• **Exercise requirements**
Only lines with the word "down" are needed; collect each of them from the listing below.

• **Available records**
Begin

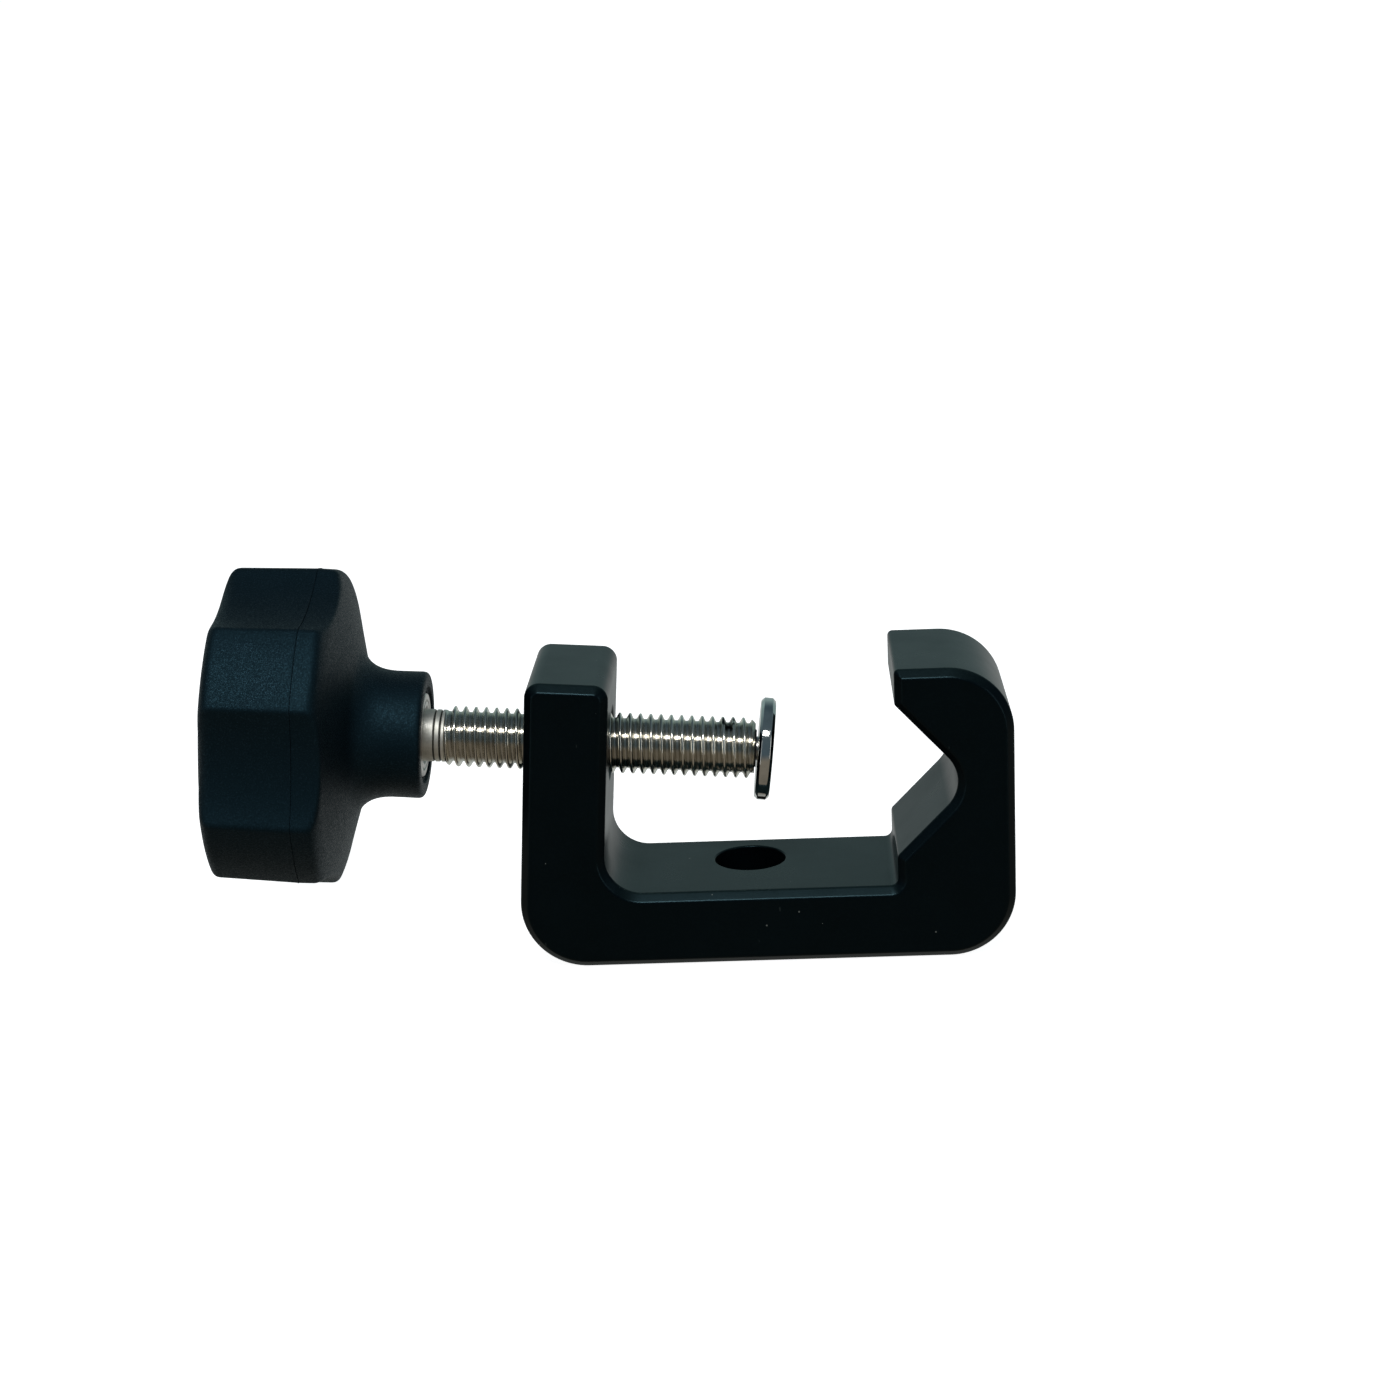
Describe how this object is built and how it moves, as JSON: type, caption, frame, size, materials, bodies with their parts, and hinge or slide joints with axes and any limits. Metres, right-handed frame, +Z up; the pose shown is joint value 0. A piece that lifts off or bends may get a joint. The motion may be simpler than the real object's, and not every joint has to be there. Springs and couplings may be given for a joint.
{
  "type": "pipe clamp",
  "caption": "Pipe clamp with a black C-shaped frame, a V jaw, and a threaded hand screw that presses a round swivelling pad against the pipe.",
  "frame": {"origin": "axis of the mounting hole at the frame's bottom face", "axes": "+X from the knob towards the V jaw, +Y towards the back, +Z up out of the base, opposite to the mounting hole's open end"},
  "size_m": [0.1228, 0.0487, 0.0609],
  "materials": {
    "anodised_black": "satin black anodised",
    "spindle_steel": "bright rolled thread",
    "knob_plastic": "fine-grained moulded",
    "bush_metal": "turned, nickel plated",
    "pad_chrome": "polished",
    "washer_plastic": "plain",
    "pad_screw_steel": "plain"
  },
  "bodies": {
    "frame": {"clamp_frame": "anodised_black"},
    "pad": {"pressure_pad": "pad_chrome"},
    "screw": {"spindle": "spindle_steel", "knob_body": "knob_plastic", "knob_bush": "bush_metal", "pad_washer": "washer_plastic", "pad_screw": "pad_screw_steel"}
  },
  "joints": [
    {"name": "screw_travel", "type": "slide", "parent": "frame", "child": "pad", "axis": [0.9971, 0, -0.0767], "range_m": [-0.0223, 0.0155]},
    {"name": "screw_turn", "type": "hinge", "parent": "pad", "child": "screw", "pos_m": [0.00414, -0.003, 0.03033], "axis": [0.9971, 0, -0.0767], "range_deg": [-5040, 3492]}
  ],
  "couplings": [
    {"joint": "screw_travel", "follows": "screw_turn", "m_per_rad": 0.00025266}
  ]
}
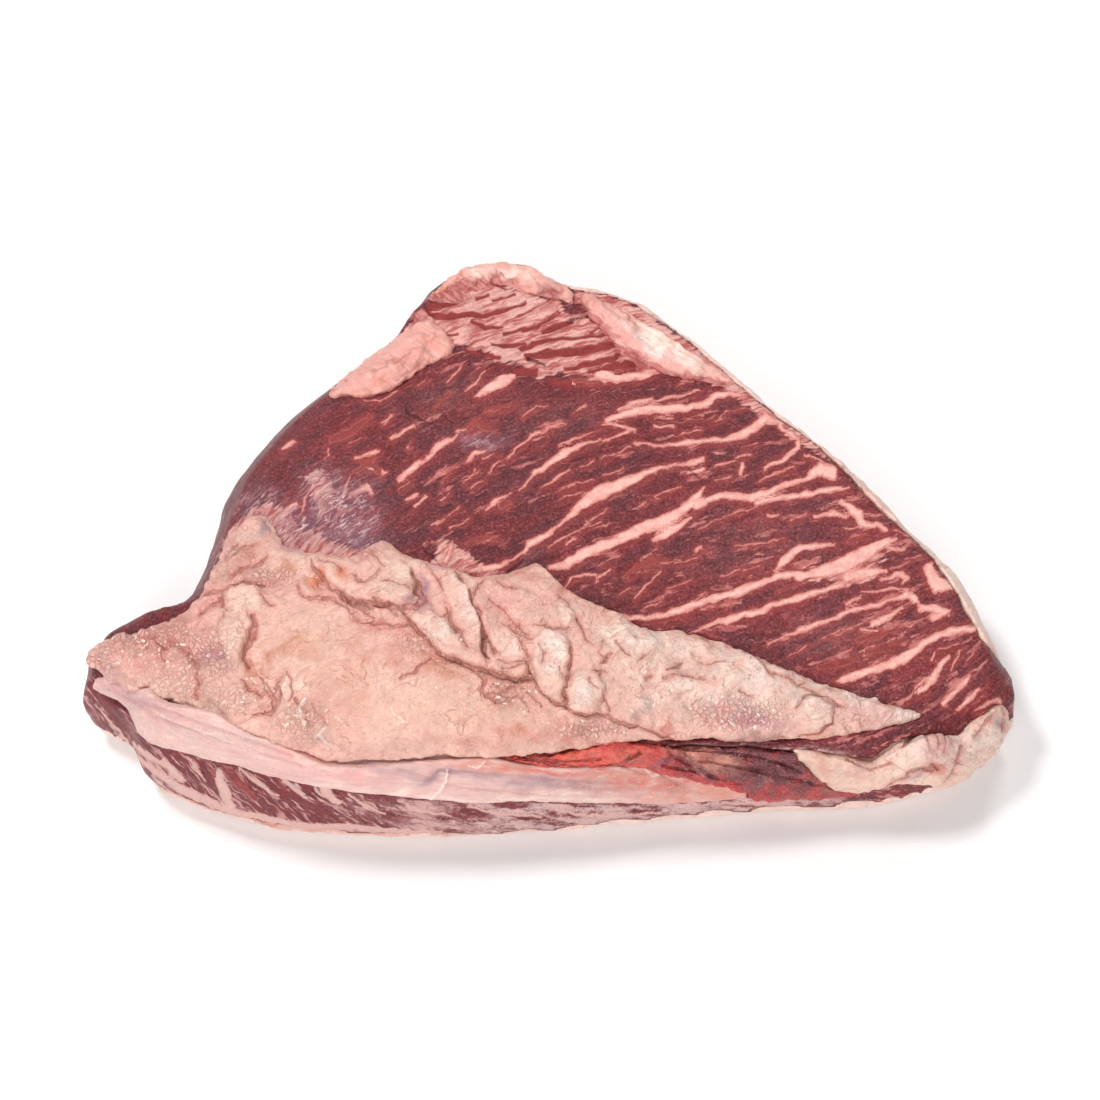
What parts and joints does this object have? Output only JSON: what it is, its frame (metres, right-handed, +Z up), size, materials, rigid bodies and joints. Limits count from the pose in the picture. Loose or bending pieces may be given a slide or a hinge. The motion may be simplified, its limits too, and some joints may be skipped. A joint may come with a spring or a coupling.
{
  "type": "picanha",
  "caption": "Raw picanha, a beef rump cap lying fat side down: a rounded triangle of marbled lean on a fat cap, with a slab of seam fat and a pale sheath along its thick front edge.",
  "frame": {"origin": "on the board the meat lies on, under the middle of the piece's bounding box", "axes": "+X along the length towards the thin tip, -Y towards the thick front edge with its seam fat, +Z up out of the marbled face"},
  "size_m": [0.3056, 0.2218, 0.0641],
  "materials": {
    "lean_meat": "moist, marbled, slightly rough",
    "cap_fat": "firm waxy fat, satin",
    "seam_fat": "soft lumpy fat, satin",
    "sheath": "wet smooth membrane, glossy",
    "wet_tissue": "wet stringy tissue, glossy",
    "end_fat": "soft rolled fat, satin",
    "trimmed_fat": "thin trimmed fat, satin"
  },
  "bodies": {
    "root": {"lean": "lean_meat", "fat_cap": "cap_fat", "seam_fat": "seam_fat", "silverskin": "sheath", "seam_tissue": "wet_tissue", "end_fat": "end_fat", "shoulder_fat": "trimmed_fat", "edge_fat": "trimmed_fat", "apex_fat": "trimmed_fat"}
  },
  "joints": []
}
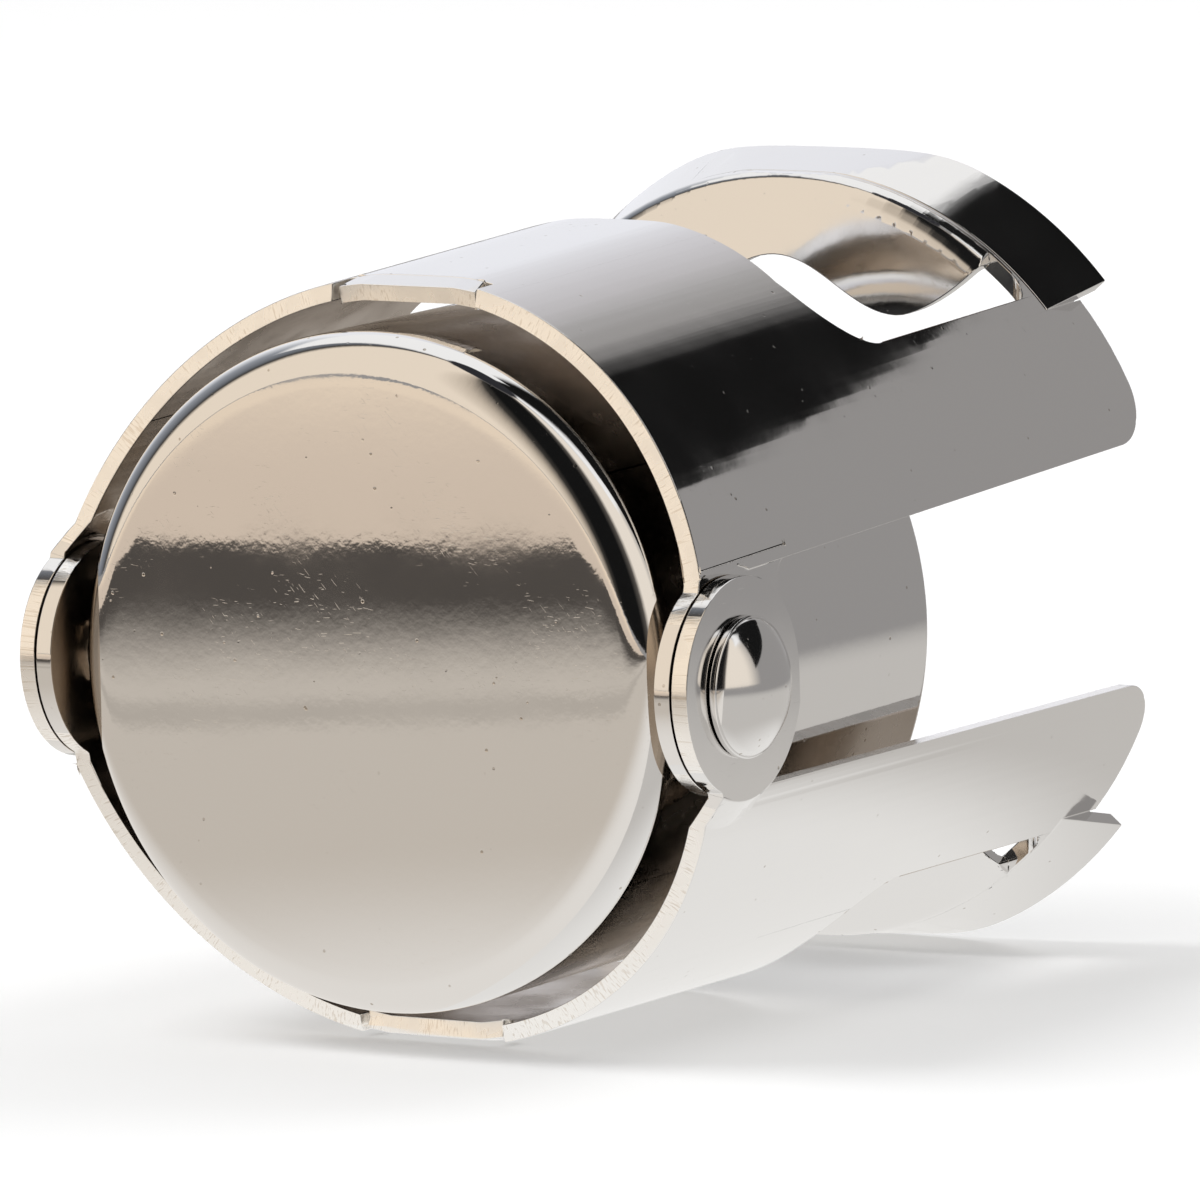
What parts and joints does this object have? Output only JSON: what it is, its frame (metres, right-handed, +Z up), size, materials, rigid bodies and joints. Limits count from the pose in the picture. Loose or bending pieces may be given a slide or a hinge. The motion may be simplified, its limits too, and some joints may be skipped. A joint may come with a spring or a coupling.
{
  "type": "bottle cap",
  "caption": "Hinged metal stopper cap for a sparkling-wine bottle: sheet wings swing on rivets and hook under the bottle's bead, over a sprung rubber seal.",
  "frame": {"origin": "centre of the footprint, on the surface it lies on", "axes": "+Y along the stopper, from the cap's face towards the hooks; +X towards the right rivet; +Z up"},
  "size_m": [0.0432, 0.0504, 0.042],
  "materials": {
    "polished_cap": "polished nickel plate, scratched and pitted",
    "polished_wing": "polished nickel plate, lightly worn",
    "rivet_steel": "bright domed rivet, softly worn",
    "spring_wire": "drawn spring wire",
    "pan_steel": "plain pressed sheet",
    "seal_rubber": "matt moulded rubber"
  },
  "bodies": {
    "cap": {"cap_cup": "polished_cap", "rivet_right": "rivet_steel", "rivet_left": "rivet_steel", "spring": "spring_wire"},
    "upper_wing": {"upper_wing": "polished_wing"},
    "lower_wing": {"lower_wing": "polished_wing"},
    "seal": {"seal_pan": "pan_steel", "rubber_seal": "seal_rubber"}
  },
  "joints": [
    {"name": "upper_hinge", "type": "hinge", "parent": "cap", "child": "upper_wing", "pos_m": [0, -0.01966, 0.01929], "axis": [1, 0, 0], "range_deg": [-4.5, 53]},
    {"name": "lower_hinge", "type": "hinge", "parent": "cap", "child": "lower_wing", "pos_m": [0, -0.01966, 0.01929], "axis": [-1, 0, 0], "range_deg": [-3.1, 54.4]},
    {"name": "seal_slide", "type": "slide", "parent": "cap", "child": "seal", "axis": [0, -0.9996, -0.0265], "range_m": [0, 0.003], "stiffness_N_per_m": 5000, "springref_m": -0.002, "deforming": ["spring"]}
  ]
}
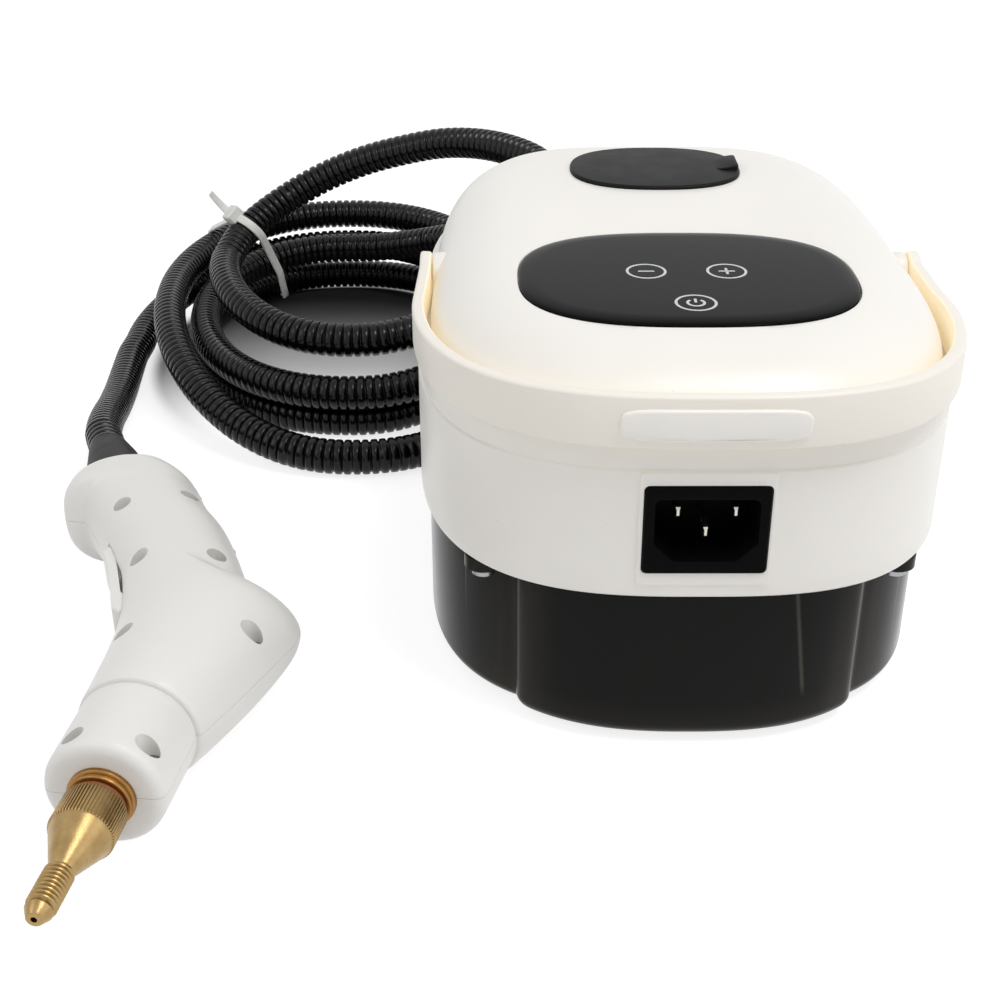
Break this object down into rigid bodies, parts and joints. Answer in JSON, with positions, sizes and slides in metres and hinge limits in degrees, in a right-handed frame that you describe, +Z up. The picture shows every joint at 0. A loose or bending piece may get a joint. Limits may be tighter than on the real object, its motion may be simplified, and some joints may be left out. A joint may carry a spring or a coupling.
{
  "type": "handheld steam cleaner",
  "caption": "Handheld steam cleaner: white base with a smoky water tank, black touch panel, carry handle and mains inlet, a tied coil of corrugated hose and a steam gun with a screwed nozzle.",
  "frame": {"origin": "on the table under the middle of the base, level with the bottom of its rubber feet", "axes": "+Z up, +X to the right seen from the mains inlet, the mains inlet and the front of the base face -Y"},
  "size_m": [0.2889, 0.4615, 0.1173],
  "materials": {
    "housing": "smooth white ABS with a soft gloss",
    "tank": "thick smoky translucent moulded tub",
    "panel": "black glass-like touch panel",
    "seal": "orange-brown sealing rubber",
    "inner_white": "natural moulded plastic",
    "black_plastic": "black moulded plastic",
    "black_rubber": "black rubber",
    "hose": "black corrugated nylon conduit",
    "tie": "translucent nylon",
    "tube": "translucent silicone tube",
    "steel": "zinc plated or bare steel",
    "contact": "nickel plated brass",
    "brass": "turned brass",
    "castings": "die-cast aluminium",
    "pump_body": "moulded coil and steel yoke",
    "boards": "green circuit board",
    "sensors": "brown phenolic"
  },
  "bodies": {
    "machine": {"water_tank": "tank", "rubber_feet": "black_rubber", "tank_gasket": "black_rubber", "tank_screws": "steel", "chassis_plate": "inner_white", "main_housing": "housing", "top_cover": "housing", "cover_screws": "steel", "control_panel": "panel", "touch_board": "boards", "control_board": "boards", "fill_neck": "inner_white", "handle_pins": "housing", "inlet_socket": "black_plastic", "inlet_pins": "contact", "pump": "pump_body", "pump_mounts": "black_rubber", "suction_tube": "tube", "suction_filter": "black_plastic", "water_tube": "tube", "heater_block": "castings", "heater_brackets": "steel", "thermostat": "sensors", "thermal_fuse": "sensors", "steam_tube": "tube", "hose_gland": "black_plastic", "gland_nut": "black_plastic", "hose_lead": "hose", "hose_coil": "hose", "hose_tail": "hose", "cable_tie": "tie", "strain_boot": "black_rubber", "gun_upper_shell": "housing", "gun_lower_shell": "housing", "gun_screws": "steel", "trigger_pin": "steel", "trigger_spring": "steel", "trigger_switch": "black_plastic", "gun_steam_pipe": "tube", "nozzle_socket": "brass", "nozzle_oring": "seal", "nozzle": "brass"},
    "handle": {"carry_handle": "housing"},
    "lid": {"fill_cover": "black_rubber"},
    "trigger_lever": {"trigger": "housing"}
  },
  "joints": [
    {"name": "carry_handle_swing", "type": "hinge", "parent": "machine", "child": "handle", "pos_m": [0, 0.002, 0.0982], "axis": [-1, 0, 0], "range_deg": [0, 100]},
    {"name": "fill_cover_lift", "type": "hinge", "parent": "machine", "child": "lid", "pos_m": [-0.0275, 0.0558, 0.11593], "axis": [0, -0.9992, -0.04], "range_deg": [0, 110]},
    {"name": "trigger_pull", "type": "hinge", "parent": "machine", "child": "trigger_lever", "pos_m": [-0.15188, -0.06604, 0.018], "axis": [0, 0, -1], "range_deg": [0, 4.4], "stiffness_Nm_per_rad": 0.3}
  ]
}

End

• **Response to the exercise**
  "caption": "Raw picanha, a beef rump cap lying fat side down: a rounded triangle of marbled lean on a fat cap, with a slab of seam fat and a pale sheath along its thick front edge.",
Break this object down into rigid bodies, parts and joints. Answer in JSON, with positions, sizes and slides in metres and hinge limits in degrees, in a right-handed frame that you describe, +Z up. The picture shows every joint at 0. A loose or bending piece may get a joint. Limits may be tighter than on the real object, its motion may be simplified, and some joints may be left out. A joint may carry a spring or a coupling.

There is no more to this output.